Labour and the local authorities accused the Government of opening the door to social selection. "Maintaining a school's ethos," they said, was just another way of letting oversubscribed schools ensure that they confined their intake to nice middle-class pupils.

So is the return of the grammar school at hand? It is not. As the Department for Education and Employment said yesterday: "There is no question of selection returning to all schools."

Outside 1,100 grant-maintained schools, the Prime Minister's proposals will have little effect. The 23,000 or so schools which remain with local authorities will have only slightly more opportunity to select pupils than they do now.

Local authority schools are allowed by law to select 10 per cent of their pupils for special aptitude in sport, drama, music, technology or modern languages. Gillian Shephard, the Secretary of State for Education, said last November that there would be a small increase in these schools to 15 per cent.

But local authorities will remain firmly in control of the admissions policies of their schools. These will have no more opportunity than they do at present to select pupils whether by entrance exam or interview. As one Whitehall source said: "We are moving the goal posts slightly, not digging up the pitch."

Even for grant-maintained schools, the change will be comparatively small. They may be able to become selective without having to get the permission of the Secretary of State.

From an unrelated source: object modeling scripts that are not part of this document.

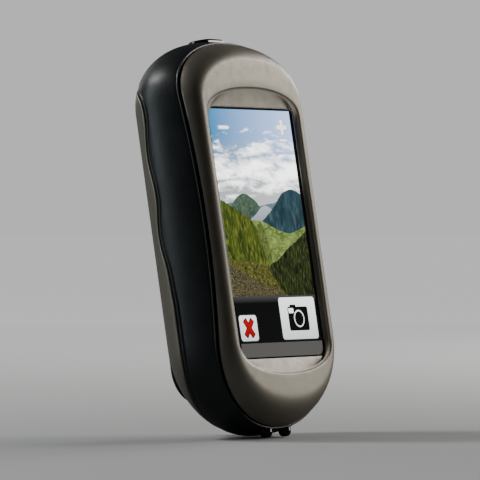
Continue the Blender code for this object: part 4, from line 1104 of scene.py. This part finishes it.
def ground_skin(name, dark, middle, light, size, stretch=(1, 1, 1), turn=(0, 0, 0), strength=1.0):
    """Ground in three tones of colour, mixed by noise."""
    skin = lit(name)
    coarse = skin.grain(size, 5.0, stretch, turn, 0.5)
    fine = skin.grain(size * 0.35, 4.0, stretch, turn)
    lower = skin.blend(skin.remap(coarse, 0.35, 0.65), dark, middle)
    skin.glow(skin.blend(skin.remap(fine, 0.5, 0.72), lower, light), strength * GLOW)
    return skin.material


def plain_skin(name, top, bottom, high, low, strength=1.0):
    """A flat display colour with a gentle fade from top to bottom."""
    skin = lit(name)
    skin.glow(skin.blend(skin.height("Z", low, high), bottom, top), strength * GLOW)
    return skin.material


def rounded(x0, z0, x1, z1, radius, steps=8):
    """A rectangle with round corners."""
    points = []
    for x, z, start in ((x1 - radius, z1 - radius, 0), (x0 + radius, z1 - radius, 1),
                        (x0 + radius, z0 + radius, 2), (x1 - radius, z0 + radius, 3)):
        for i in range(steps + 1):
            turn = math.pi / 2 * (start + i / steps)
            points.append((x + radius * math.cos(turn), z + radius * math.sin(turn)))
    return points


def rectangle(x0, z0, x1, z1):
    """A plain rectangle's outline."""
    return [(x0, z0), (x1, z0), (x1, z1), (x0, z1)]


def circle(x, z, radius, steps=40):
    """A circle's outline."""
    return [(x + radius * math.cos(math.tau * i / steps), z + radius * math.sin(math.tau * i / steps))
            for i in range(steps)]


def turned_outline(points, centre, degrees):
    """An outline turned round a centre."""
    c, s = math.cos(math.radians(degrees)), math.sin(math.radians(degrees))
    return [(centre[0] + (x - centre[0]) * c - (z - centre[1]) * s,
             centre[1] + (x - centre[0]) * s + (z - centre[1]) * c) for x, z in points]


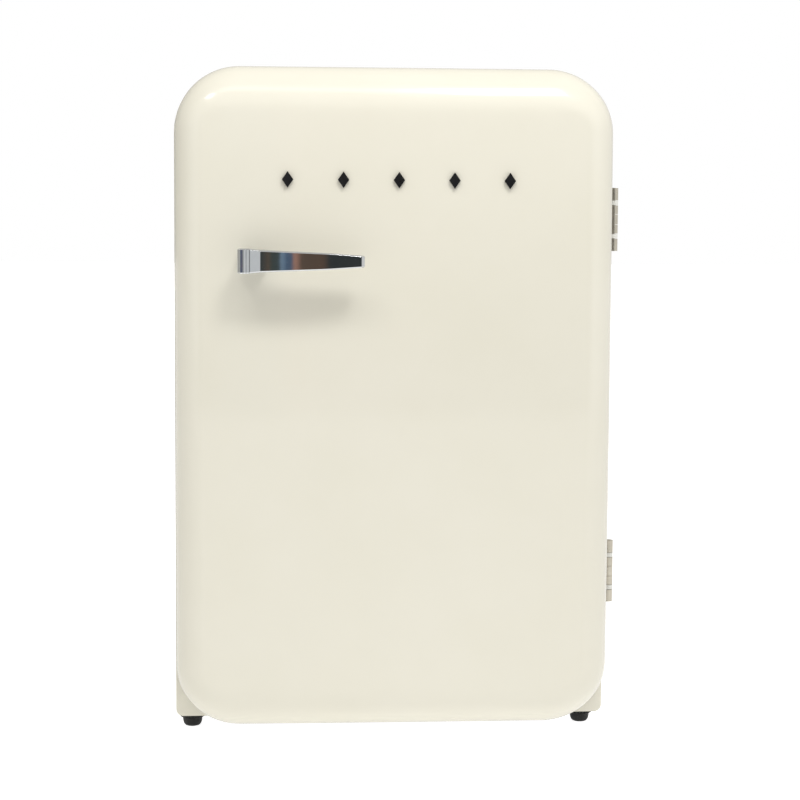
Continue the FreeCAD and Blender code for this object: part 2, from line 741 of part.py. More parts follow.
def lamp_bulb():
    """Small lamp in its holder, lying along the housing."""
    at = V(203.0, 18.0, KNOB_Z)
    holder_l = 16.0
    glass_at = 40.0
    glass = Part.makeSphere(10.0, at + V(0, glass_at, 0))
    neck = rod(7.0, at + V(0, holder_l, 0), at + V(0, glass_at - 2, 0))
    holder = rod(9.0, at, at + V(0, holder_l, 0))
    return fused([glass, neck, holder])


def thermostat_body():
    """Switch body that the dial's shaft turns in."""
    half_z = 16.0
    bush_r = 6.0
    body_at = 10.0
    body = block((HOUSING_X[0] + body_at, HOUSING_X[0] + 40), (KNOB_Y - 20, KNOB_Y + 22),
                 (KNOB_Z - half_z, KNOB_Z + half_z))
    bush = along_shaft(bush_r, 3, body_at)
    return fused([body, bush]).cut(along_shaft(KNOB_SHAFT_R + TURNING_FIT, 2, KNOB_SHAFT_L + NEAR))


def lamp_switch_body():
    """Push switch on the right wall, worked by the door."""
    floor_t = 5.0
    return block(SWITCH_X, SWITCH_Y, SWITCH_Z).cut(
        along_plunger(PLUNGER_R + TURNING_FIT, SWITCH_Y[0] - NEAR, SWITCH_Y[1] - floor_t))


def along_plunger(radius, front_y, back_y):
    """Rod on the button's line, which meets the middle of the door's right-hand moulding."""
    x = sum(DYKE_X) / 2
    z = sum(SWITCH_Z) / 2
    return rod(radius, V(x, front_y, z), V(x, back_y, z))


def lamp_switch_plunger():
    """Button that the door's moulding holds in."""
    door_gap = 0.3
    return along_plunger(PLUNGER_R, DYKE_BACK_Y + door_gap, SWITCH_Y[1] - 10)


def thermostat_knob():
    """Dial with a grip bar and a shaft."""
    gap = 0.4
    disc_t = 5.0
    grip_reach = (8.0, 3.0, 15.0)
    face_x = HOUSING_X[0] - gap - disc_t
    grip = block((face_x - grip_reach[0], face_x), (KNOB_Y - grip_reach[1], KNOB_Y + grip_reach[1]),
                 (KNOB_Z - grip_reach[2], KNOB_Z + grip_reach[2]))
    disc = along_shaft(17.0, -gap - disc_t, -gap)
    return fused([disc, grip, along_shaft(KNOB_SHAFT_R, -gap, KNOB_SHAFT_L)])


def drip_tray():
    """Shallow tray under the ice box, hung by its side flanges on the lining's ribs."""
    wall = 1.6
    half_w = 215.0
    y = (-88.0, 210.0)
    low = 613.0
    rim = (TRAY_RIB_Z + SLIDE_GAP, TRAY_RIB_Z + SLIDE_GAP + 2)
    pan = block((-half_w, half_w), y, (low, rim[1]))
    rails = [side_block(side, (half_w - NEAR, half_w + 9), y, rim) for side in SIDES]
    pull = block((-60.0, 60.0), (y[0] - 8, y[0]), (rim[0] - 6, rim[0] - 4))
    room = block((-half_w + wall, half_w - wall), (y[0] + wall, y[1] - wall), (low + wall, rim[1]))
    return fused([pan, pull] + rails).cut(room)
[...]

A number have already applied for and obtained that permission. The process is not difficult. Nor is the promise to make it easier for church and grant-maintained schools to interview would-be applicants likely to have much effect.

The circular barring interviews to determine academic ability which the Government intends to replace was introduced two years ago after education department officials discovered that schools were selecting pupils on a wide variety of unfathomable criteria.

As a circular, it had no statutory force. Schools such as the London Oratory, where Tony Blair, the Opposition leader, sends his son, carried on selecting pupils partly by interview as they had always done.

The department said: "Interviews already play a key role in many denominational and selective schools and there is evidence that some schools would like to make more use of them."

The present circular makes it clear that pupils should not be chosen by lot, but a court ruled that Lancashire County Council could use a lottery to settle admissions for one of its schools.

Most parents are less concerned about the return of grammar schools than about the difficulty of getting their children into the school of their choice. The new consultation paper will do nothing to change that.